I sensed that tourists comprised the majority of the crowd on my visits. While I hope they continue to experience Bailey’s and Kittrell’s cooking on their visits, my greater hope is that Austinites discover what’s cooking at the Diner Bar, despite the assumed challenge or annoyance of navigating downtown.

It would be a shame if the restaurant is siloed in the “hotel restaurant” or “celebrity restaurant” categories. The Austin dining scene, like the city itself, will continue to attract outsiders, so luring and keeping the best of them seems like a smart way to cultivate a richer, more diverse future.

Diner Bar

500 San Jacinto Blvd. 737-257-3047, thedinerbar-austin.com

Rating: 8.5 out of 10

Hours: Dinner served 5 to 10 p.m. daily. Brunch served 10 a.m. to 2 p.m. Saturday and Sunday.
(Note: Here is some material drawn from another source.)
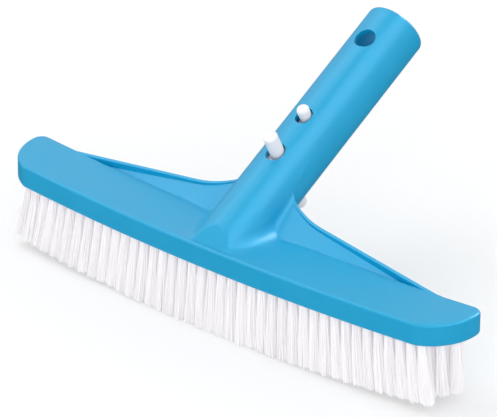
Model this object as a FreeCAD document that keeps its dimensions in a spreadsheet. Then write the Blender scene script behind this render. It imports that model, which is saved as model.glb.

Prices: Starters, $12-$30. Entrees, $22-41. Desserts, $10.

Highlights: Foie and grits; peach and tomato salad; baked chicken wings; lamb crepinette; pan-seared trout; chess pie.

Expect to pay: $60 (price per person before drinks, tax and tip)

Notes: Paid street parking.

The Bottom Line: Austin should open its arms for Savannah chef Mashama Bailey’s port city-inspired restaurant.